Japanese Sake: What You Need to Know
What is Sake?
Sake refers to the Japanese rice wine produced during a brewing process in which rice is fermented and the starches get converted into sugar, and then alcohol. Sake usually has an alcohol content from 14% to 16%. However, the “genshu” variety of sake may have a higher alcohol content, ranging from 18% to 20%.
In Japanese, the term “sake” addresses all alcoholic beverages; if you want to refer to the Japanese rice wine -Sake in this article (what we know in the west), you should use “nihonshu”.
Different Types of Sake
There is a variety of different sake available. To name a few, they are:
Amazake – a traditional, sweet sake with low alcohol content.
Genshu – an undiluted sake that has no added water. The alcohol content ranges from 18% to 20%. (For your information: Most sake is diluted with water so that its alcohol content is down to 14% to 16%.)
Jizake – the locally micro-brewed sake.
Koshu – the aged sake that has a yellow hue and a sweet taste – almost honey-like.
Kuroshu – the type of sake made of brown rice, or unpolished rice. Its flavor resembles Chinese rice wine.
Muroka – an unfiltered sake that has a clear color and a stronger flavor and aroma. (FYI: Filtered sakes have milder flavor and aroma since filtration tends to dilute them both.)
Namazake – an unpasteurized sake that needs refrigerated to store.
Nigorizake (Nigori Sake) – This type of sake is usually served chilled in Japanese restaurants in the west. This is an unfiltered sake that has a cloudy color with quite a bit of sediment. Before serving, it is often shaken well.
Shiboritate – a type of sake that hasn’t completed the traditional brewing time of 9-12 months. As a result, this sake is more acidic.
Taruzake – this sake is aged and stored in wooden casks or barrels. As such, it carries a strong wood-like flavor. People use Taruzake at special events such as ceremonies or building inaugurations.

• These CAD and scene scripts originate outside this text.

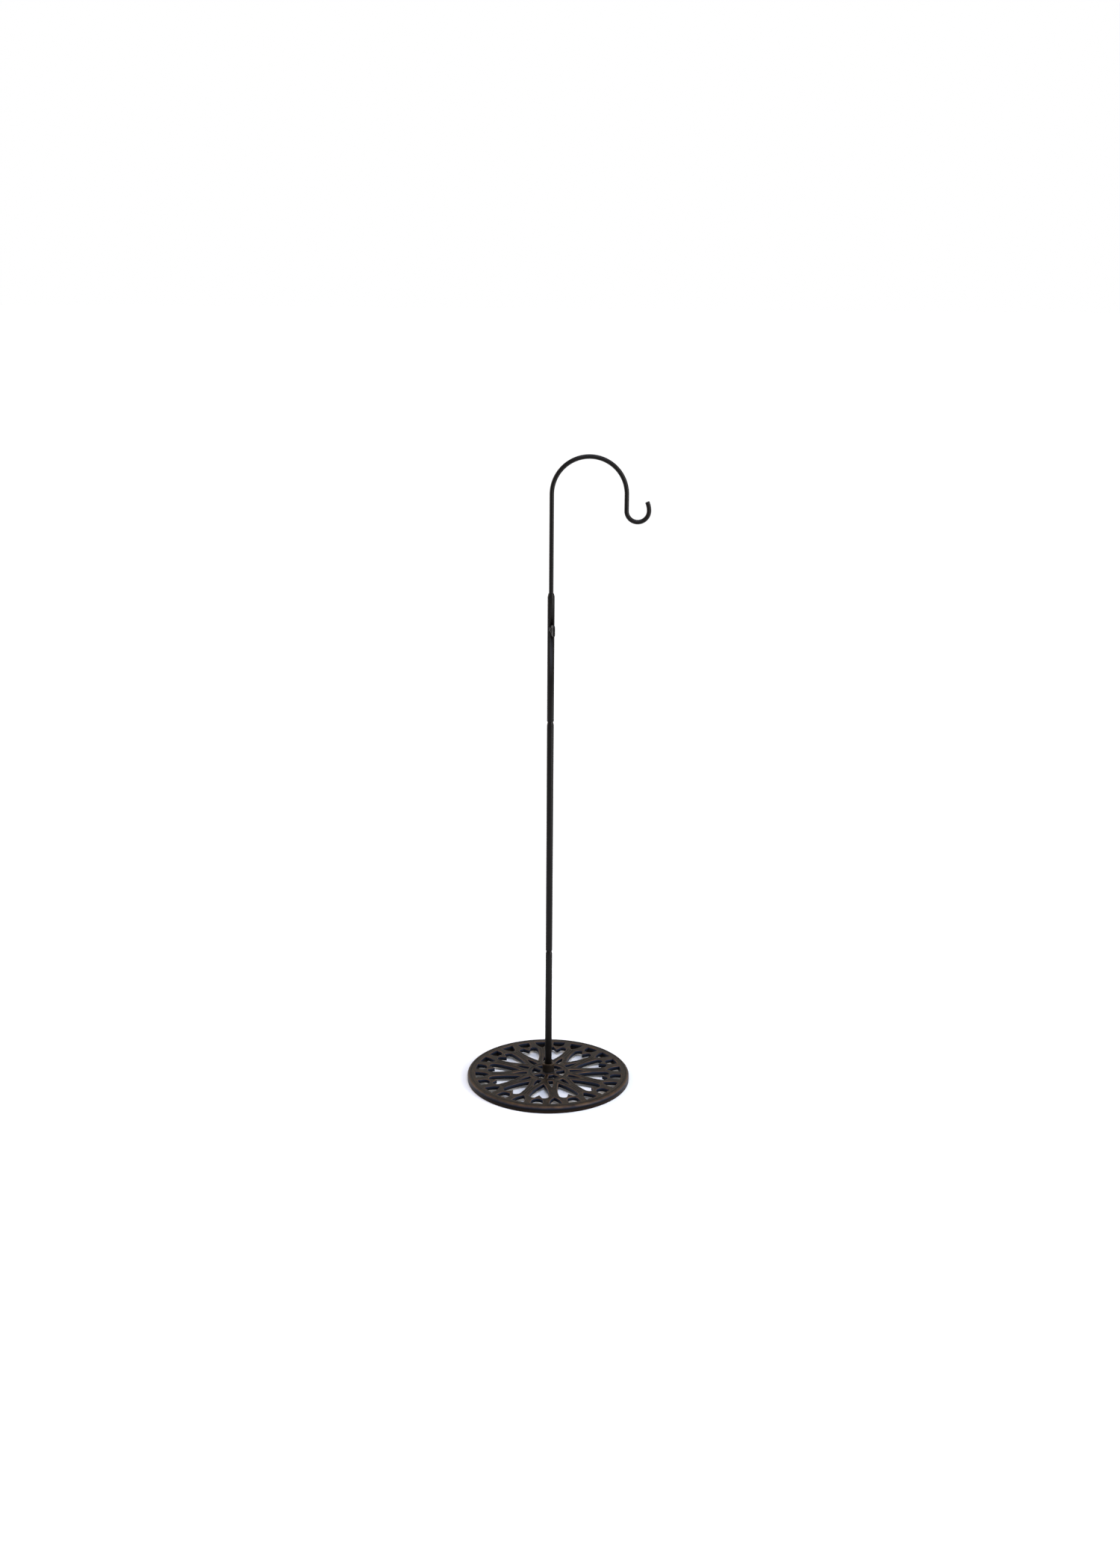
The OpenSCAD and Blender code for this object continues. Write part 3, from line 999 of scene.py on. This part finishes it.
base_points = np.concatenate([points for points, _, _ in base_parts])
base_marks = np.concatenate([marks for _, _, marks in base_parts])
base_faces, count = [], 0
for points, faces, _ in base_parts:
    base_faces.extend((faces + count).tolist())
    count += len(points)
base_shape = (base_points, base_faces)
make_piece("cast_base", base_shape, "base_iron", ["base_casting"], smooth_deg=70, marks=base_marks)

# %% [markdown]
# ## The hook rod
#
# One 8 mm bar is bent cold: a half-round arch, a short drop, and a small hook whose tip leans in.
# It is a circle carried along a path. All the bends lie in one plane, so it never twists on its way.

# %% Path of the hook rod
arch_r, drop_len, hook_r, tip_r = 65.0, 28.0, 19.5, 37.0
tip_turn = radians(25)
tip_round = 0.9
rod_foot, rod_top = extent("hook_rod", "z")
arch_z = rod_top - rod_r - arch_r
hook_z = arch_z - drop_len
hook_x = 2 * arch_r + hook_r
row_below_arch = 20

bent = join(
    straight((0, arch_z - row_below_arch), (0, arch_z), 2),
    arc((arch_r, arch_z), arch_r, pi, 0, 60),
    straight((2 * arch_r, arch_z), (2 * arch_r, hook_z), 3),
    arc((hook_x, hook_z), hook_r, pi, 2 * pi, 40),
    arc((hook_x + hook_r - tip_r, hook_z), tip_r, 0, tip_turn, 6),
)
tip_direction = bent[-1] - bent[-2]
tip_direction /= norm(tip_direction)
tip_cut = arc((rod_r - tip_round, -tip_round), tip_round, 0, pi / 2, 5)
bent = np.concatenate([bent[:-1], bent[-1] + tip_cut[:, 1:] * tip_direction])
print("the bent part has", len(bent), "rings")

# %% [markdown]
# Rings of other sizes at the foot make the turned neck that the plastic glide runs on, and the foot
# below it that was peened over to hold the glide. A step is drawn as two rings close together.

# %% Rings of the hook rod
rod_around = 40
neck_r, peen_r, peen_h = 3.0, 3.9, 2.0
glide_play = 0.2
body_at = extent("rod_glide", "z")[1] + glide_play - rod_foot
step_len = 0.01
row_above_foot = 200


def swept(path, radius):
    """A circle carried along a path in the XZ plane: each ring lies square to the path, half way
    between the directions before and after it."""
    steps = np.diff(path, axis=0)
    steps /= norm(steps, axis=1)[:, None] + 1e-12
    ahead = np.concatenate([steps[:1], steps[:-1] + steps[1:], steps[-1:]])
    ahead /= norm(ahead, axis=1)[:, None]
    side = np.stack([-ahead[:, 1], ahead[:, 0]], axis=1)
    ring = polar(radius[:, None], all_round(rod_around))
    off, out_of_plane = ring[..., 0], ring[..., 1]
    points = [path[:, :1] + side[:, :1] * off, out_of_plane, path[:, 1:] + side[:, 1:] * off]
    return np.stack(points, axis=-1).reshape(-1, 3), bar_faces(len(path), rod_around)


foot_rings = np.array([
    (0, peen_r - 0.5), (0.15, peen_r - 0.15), (0.5, peen_r), (peen_h, peen_r),
    (peen_h + step_len, neck_r), (body_at - step_len, neck_r),
    (body_at, rod_r - 0.4), (body_at + 0.4, rod_r), (row_above_foot, rod_r),
])
rod_path = np.concatenate([lifted(0 * foot_rings[:, :1], rod_foot + foot_rings[:, 0]), bent])
bent_r = np.full(len(bent) - len(tip_cut), rod_r)
rod_radii = np.concatenate([foot_rings[:, 1], bent_r, tip_cut[:, 0]])
rod_shape = swept(rod_path, rod_radii)
make_piece("bent_rod", rod_shape, "pole_black", ["hook_rod"], body="hook", smooth_deg=50)

# %% [markdown]
# ## Nut and thumb screw
#
# A short hexagon nut is saddled over the tube and welded all round. Its outline is the distance
# from the centre to a flat at each angle, held to a circle where the corners are turned off.

# %% Clamp nut
screw_angle = radians(-80)
screw_z = sum(extent("thumb_screw", "z")) / 2
screw_r = 3.0
nut_out = tube_r + 5
nut_flat = 5.0
nut_corner = nut_flat / cos(pi / 6) - 0.12
nut_hole_r = screw_r + 0.05
nut_around = all_round(96)
sunk_in_tube = 0.02


def beside_pole(along, across, up):
    """Turn (along the screw, across it, up) into (x, y, z), with the screw's place and angle."""
    return lifted(turned_by(screw_angle, along, across), screw_z + up)


def hexagon(a, flat, corner_r):
    """Distance from the centre to a hexagon's side at angle a: flat / cos of the angle from the
    nearest flat's middle, held to corner_r at the corners."""
    from_flat = (a + pi / 6) % (pi / 3) - pi / 6
    return np.minimum(flat / np.cos(from_flat), corner_r)


def on_tube(across):
    """How far along the screw the tube's outside lies, at a distance across it."""
    return np.sqrt(tube_r**2 - across**2)


nut_side = hexagon(nut_around, nut_flat, nut_corner)

# Each ring has its radius and how far along it lies. None is on the tube.
nut_rings = [
    (nut_side, None), (nut_side, nut_out - 1.0),
    (hexagon(nut_around, nut_flat, 5.45), nut_out - 0.35), (4.8, nut_out),
    (nut_hole_r + 0.45, nut_out), (nut_hole_r, nut_out - 0.45), (nut_hole_r, None),
]
nut_points = []
for radius, along in nut_rings:
    across, up = polar(radius, nut_around).T
    along = on_tube(across) - sunk_in_tube if along is None else along
    nut_points.append(beside_pole(along, across, up))
nut_faces = grid_faces(len(nut_rings), len(nut_around), wrap_rows=True, wrap_columns=True)
make_piece("welded_nut", (np.concatenate(nut_points), nut_faces), "pole_black", ["clamp_nut"])

# %% [markdown]
# The weld is a bead laid where the nut meets the tube, with the small waves that a welder's hand
# leaves. It is a ring of small circles whose radius rises and falls.

# %% Weld round the nut
bead_at = nut_side + 0.1
bead_r = 0.95 + 0.12 * np.sin(26 * nut_around)
bead_squash = 0.75
bead_steps = 12
bead_turn = all_round(bead_steps)[:, None]
across, up = np.moveaxis(polar(bead_at + bead_r * np.cos(bead_turn), nut_around), -1, 0)
along = on_tube(bead_at * np.cos(nut_around)) + bead_r * bead_squash * np.sin(bead_turn)
bead_points = beside_pole(along, across, up).reshape(-1, 3)
bead_faces = grid_faces(bead_steps, len(nut_around), wrap_rows=True, wrap_columns=True)
make_piece("nut_weld", (bead_points, bead_faces), "pole_black", smooth_deg=60)

# %% [markdown]
# The screw's head is a flat paddle for finger and thumb, pressed out of the round bar. Its sections
# pass from a circle at the neck to a wide rounded rectangle.

# %% Sections of the thumb screw
head_h, head_t, head_round, face_round = 20.0, 4.0, 4.0, 0.9
neck_out = nut_out + 1
neck_end, bar_r = neck_out + 1.2, 4.5
head_in, head_out = neck_out + 3, neck_out + 19
head_power = 0.28
thread_pitch, thread_depth = 1.0, 0.5
tip_at = rod_r + 0.05


def sections(along, half_up, half_across, power):
    """Rows of (along, half height, half width, power), from a value or an array for each."""
    return np.column_stack(np.broadcast_arrays(along, half_up, half_across, power))


tip = [(tip_at, 2.0), (tip_at + 0.05, 2.2), (tip_at + 0.5, 2.5)]
threads = [(along, screw_r) for along in np.arange(tip_at + 1, neck_out - 0.4, thread_pitch / 8)]
neck = [(neck_out - 0.3, 2.7), (neck_out, 4.1), (neck_out + 0.4, bar_r), (neck_end, bar_r)]
bar_along, bar_radius = np.array(tip + threads + neck).T

t = np.linspace(0, 1, 9)[1:]
swell = fade(t, 0, 1)
end = np.linspace(0, pi / 2, 9)
end_edge = np.minimum(1, (1 - np.sin(end)) * head_round / face_round)
screw_sections = np.concatenate([
    sections(bar_along, bar_radius, bar_radius, 1),
    sections(
        neck_end + (head_in + head_round - neck_end) * t,
        bar_r + (head_h / 2 - bar_r) * t,
        bar_r + (head_t / 2 - bar_r) * swell,
        1 - (1 - head_power) * swell,
    ),
    [(head_out - head_round - 2, head_h / 2, head_t / 2, head_power)],
    sections(
        head_out - head_round + head_round * np.sin(end),
        head_h / 2 - head_round * (1 - np.cos(end)),
        head_t / 2 - face_round * (1 - np.sqrt(1 - (1 - end_edge) ** 2)),
        head_power,
    ),
])
print("the screw has", len(screw_sections), "sections")

# %% [markdown]
# Where the screw shows between nut and neck, it has its M6 thread: a helix, which is a groove whose
# depth depends on the distance along the screw less the angle round it. Both faces of the head are
# slightly dished, for the thumb.

# %% Thumb screw
dish_share = 0.22


def superellipse(a, half_up, half_across, power):
    """Point at angle a on |y / half_across|^n + |z / half_up|^n = 1, with power = 2 / n: 1 gives
    an ellipse, and a small power a rectangle with round corners."""
    c, s = np.cos(a), np.sin(a)
    across = half_across * np.sign(c) * np.abs(c) ** power
    return across, half_up * np.sign(s) * np.abs(s) ** power


def thread_groove(along, pitch, angle):
    """Depth of a thread from 0 to 1: a cosine wave of the turns along less the angle round."""
    return 0.5 - 0.5 * np.cos(2 * pi * along / pitch - angle)


screw_around = all_round(64)
along, half_up, half_across, power = (column[:, None] for column in screw_sections.T)
across, up = superellipse(screw_around, half_up, half_across, power)
threaded = (along > tip_at + 0.9) & (along < neck_out - 0.35)
groove = thread_depth * thread_groove(along, thread_pitch, screw_around) / screw_r
slim = np.where(threaded, 1 - groove, 1)
dish = fade(along, head_in, head_in + 5) * (1 - fade(along, head_out - 6, head_out - 1))
dished = 1 - dish_share * dish * (1 - fade(np.abs(up), 4.0, 9.0))
screw_points = beside_pole(along, across * slim * dished, up * slim).reshape(-1, 3)
screw = (screw_points, bar_faces(len(screw_sections), len(screw_around)))
make_piece("screw_with_flat_head", screw, "pole_black", ["thumb_screw"], "clamp_screw", smooth_deg=50)

# %% [markdown]
# ## Top tube
#
# The top tube is turned like the others, and then drilled for the screw. Here a Boolean is the
# right tool, because a drill leaves a sharp edge too. Its result is taken into the mesh, so the
# drill doesn't stay in the scene.

# %% Top tube, drilled
top_tube = make_tube("upper_tube")
outwards = Vector((cos(screw_angle), sin(screw_angle), 0))
drill_len = 2 * tube_r
middle = Vector((0, 0, screw_z)) + outwards * drill_len / 2
bpy.ops.mesh.primitive_cylinder_add(vertices=48, radius=nut_hole_r * MM, depth=drill_len * MM)
drill = bpy.context.object
facing = outwards.to_track_quat("Z", "Y").to_matrix().to_4x4()
drill.matrix_world = Matrix.Translation(middle * MM) @ facing
cut = top_tube.modifiers.new("drill", "BOOLEAN")
cut.object, cut.operation, cut.solver = drill, "DIFFERENCE", "EXACT"
bpy.context.view_layer.update()
cut_tube = top_tube.evaluated_get(bpy.context.evaluated_depsgraph_get())
undrilled, top_tube.data = top_tube.data, bpy.data.meshes.new_from_object(cut_tube)
top_tube.modifiers.clear()
top_tube.data.name = undrilled.name
bpy.data.meshes.remove(undrilled)
bpy.data.meshes.remove(drill.data)
print("drilled tube", len(top_tube.data.polygons), "faces")

# %% [markdown]
# ## Bolt and washers under the base
#
# These show only when the stand is turned over. The corners of the bolt's head are turned off: the
# outline there is again the smaller of a hexagon and a circle.

# %% Base bolt
bolt_low, bolt_high = extent("base_bolt", "z")
bolt_flat, bolt_shank_r, bolt_pitch, bolt_thread_depth = 6.5, 4.0, 1.25, 0.65
bolt_corner = bolt_flat / cos(pi / 6)
bolt_head_h = 5.3
head_top = bolt_low + bolt_head_h
bolt_around = all_round(72)
ridges = np.arange(head_top + 3, bolt_high - 1, bolt_pitch / 8)

# Each ring has its height and its radius. The head's corners grow from a circle to a hexagon.
bolt_rings = [(bolt_low, bolt_flat - 0.5)]
corners = [(0.25, 6.6), (0.6, 7.1), (0.9, bolt_corner), (bolt_head_h, bolt_corner)]
for up, corner_r in corners:
    bolt_rings.append((bolt_low + up, hexagon(bolt_around, bolt_flat, corner_r)))
bolt_rings += [(head_top, bolt_shank_r), (ridges[0] - 0.1, bolt_shank_r)]
for z in ridges:
    groove = bolt_thread_depth * thread_groove(z, bolt_pitch, bolt_around)
    bolt_rings.append((z, bolt_shank_r - groove))
bolt_rings += [(bolt_high - 0.6, 3.3), (bolt_high, 2.8)]
bolt_points = np.concatenate([lifted(polar(radius, bolt_around), z) for z, radius in bolt_rings])
bolt_shape = (bolt_points, bar_faces(len(bolt_rings), len(bolt_around)))
make_piece("foot_bolt", bolt_shape, "zinc_plate", ["base_bolt"], smooth_deg=35)

# %% [markdown]
# The plain washer is stamped from sheet, with softened edges. The spring washer is a ring cut
# through, with ends that stand a little apart, so it is a profile carried not quite all round.

# %% Washers
washer_profile = sleeve_profile("flat_washer", (4.2, 0.15), (8, 0.35))
make_piece("plain_washer", turned(washer_profile), "zinc_plate", ["flat_washer"])

coil_profile = sleeve_profile("spring_washer", (4.05, 0.3), (6.5, 0.3))
half_gap = 0.06
coil_angles = np.linspace(half_gap, 2 * pi - half_gap, 73)
coil_shape = (carried(coil_profile, coil_angles), bar_faces(len(coil_angles), len(coil_profile)))
make_piece("split_washer", coil_shape, "zinc_plate", ["spring_washer"])

# %% [markdown]
# ## Pieces inside the tubes
#
# The threaded plugs and the plastic glide can't be seen in a finished stand. They keep their packed
# shapes, and only get the finish of the real part.

# %% Hidden pieces
hidden = {"zinc_plate": ["foot_insert", "lower_joint_stud", "upper_joint_stud"]}
hidden["black_nylon"] = ["rod_glide"]
for slot, nodes in hidden.items():
    for node in nodes:
        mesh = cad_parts[node].data
        mesh.materials.clear()
        mesh.materials.append(finishes[slot])
print("finish only", hidden)
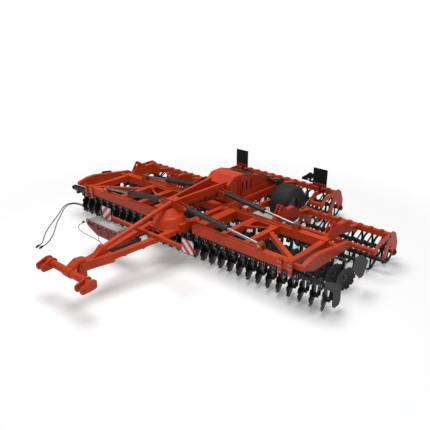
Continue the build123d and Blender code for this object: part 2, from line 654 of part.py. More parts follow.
def tower():
    """Two side walls from the frame to a hooped top, closed by plates across."""
    outline = ((1020, FRAME_TOP), (1060, 1400), (1250, 1550), (1600, 1560), (2180, 1370), (2800, 1110),
               (3100, 1060), (3150, FRAME_TOP))
    wall = side_plate(outline, TOWER_HALF - TOWER_WALL, TOWER_WALL, corner=TOWER_CORNER)
    for y in (1560, 1720, 1880):
        wall -= box(2 * TOWER_WALL, 60, 240, (TOWER_HALF, y, 1240))
    walls = wall + on_side(wall, -1)
    width = 2 * (TOWER_HALF - TOWER_WALL / 2)
    plates = (((1060, 1390), (1250, 1540), PLATE), ((1250, 1535), (1600, 1545), PLATE),
              ((2180, 1350), (2800, 1080), PLATE), ((1045, 1000), (1070, 1380), PLATE),
              ((3100, FRAME_TOP), (3100, 1040), PLATE * 2))
    for (y, z), (y_end, z_end), thick in plates:
        walls += beam((0, y, z), (0, y_end, z_end), width, thick)
    return walls + cross_rod(0, TOWER_Y, 1300, 60, width)


def hinge_fork(y):
    """Two ears on a rail with the pin of a wing's hinge."""
    outer = RAIL_X + RAIL_WIDTH / 2
    offset = HINGE_WIDTH / 2 + SWING_GAP
    outline = ((outer, FRAME_UNDER), (HINGE_X, HINGE_Z - HINGE_RADIUS), (HINGE_X + HINGE_RADIUS, HINGE_Z),
               (HINGE_X, HINGE_Z + HINGE_RADIUS), (outer, HINGE_Z - 10))
    fork = long_rod(HINGE_X, y, HINGE_Z, PIN_RADIUS, 2 * (offset + PLATE))
    for side in (offset, -offset - PLATE):
        fork += cross_plate(outline, y + side, PLATE)
    return fork


# ---- drawbar and hitch --------------------------------------------------------------------------------
def drawbar():
    low = DRAWBAR_Z - NOSE_HALF_HEIGHT
    outline = ((-NOSE_TIP_HALF, NOSE_TIP_Y), (NOSE_TIP_HALF, NOSE_TIP_Y), (NOSE_REAR_HALF, NOSE_REAR_Y),
               (-NOSE_REAR_HALF, NOSE_REAR_Y))
    nose = flat_plate(outline, low, 2 * NOSE_HALF_HEIGHT)
    nose += rod((0, SWIVEL_Y, BARREL_BOTTOM), (0, SWIVEL_Y, BARREL_TOP), SWIVEL_BARREL)
    nose += box(2 * NOSE_TIP_HALF, NOSE_TIP_Y - SWIVEL_Y, 2 * NOSE_HALF_HEIGHT,
                (0, (NOSE_TIP_Y + SWIVEL_Y) / 2, DRAWBAR_Z))
    nose += fin(low + 2 * NOSE_HALF_HEIGHT)
    nose -= rod((0, SWIVEL_Y, 0), (0, SWIVEL_Y, 2 * BARREL_TOP), SWIVEL_RADIUS + RUNNING_GAP)
    save("drawbar_nose", nose)
    post = front_post()
    tubes = []
    for sign in (1, -1):
        tube = beam((sign * 110, NOSE_REAR_Y - 60, DRAWBAR_Z), (sign * (RAIL_X - 30), SHELF_FRONT + 160, DRAWBAR_Z + 90),
                    DRAWBAR_TUBE, DRAWBAR_TUBE)
        tubes.append(tube - nose - post)
    top = rod((0, FIN_PEAK_Y, FIN_TOP - 70), (0, FRONT_BEAM_Y - POST_LENGTH / 2 + 30, POST_TOP - 60), TOP_TUBE_RADIUS)
    save("drawbar_tubes", *tubes, top - nose - post)
    bar = box(2 * CROSSBAR_HALF, CROSSBAR_SIZE, CROSSBAR_SIZE, (0, CROSSBAR_Y, CROSSBAR_Z))
    for tube in tubes:
        bar -= tube
    save("front_crossbar", bar)
    block = box(120, 180, 110, (0, -1420, DRAWBAR_Z + 40))
    strut = rod((0, NOSE_REAR_Y, DRAWBAR_Z + 30), (0, -1420, DRAWBAR_Z + 40), STRUT_RADIUS)
    strut += rod((0, -1420, CROSSBAR_Z - 20), (0, CROSSBAR_Y - CROSSBAR_SIZE / 2, CROSSBAR_Z - 20), STRUT_ROD)
    save("drawbar_strut", block + strut - nose)


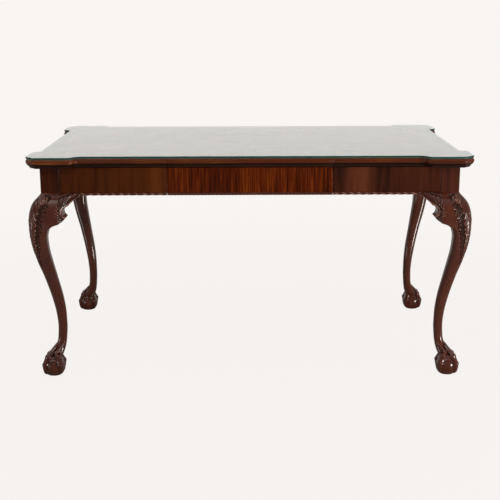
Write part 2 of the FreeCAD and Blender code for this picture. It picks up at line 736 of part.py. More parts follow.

Teiseihakushu – a speciality sake that has a stronger rice flavor due to the higher rice polishing ratio. To produce this sake, people polish the rice grains much less than what they usually do when producing traditional sake.
Drinking and Cooking Sake
Drinking and cooking sakes are produced similarly. However, for cooking sake, people use rice with a higher polishing ratio to get a bolder rice flavor. Cooking sake often has a lower alcohol level together with an added content of salt.
When Do You Drink Sake?
Japanese people enjoy sake during appetizers or izakaya-style dining. For example, they take sips of sake while eating sashimi or such light dishes. Sake is not paired with food as part of a large meal.
Sake is associated with formal or important occasions such as ceremonies, weddings, major celebratory events, etc. A sake ceremony at a wedding represents the unity of two families. In the modern context, sake is used to mix delicious cocktails such as sake mojito or sake gimlet.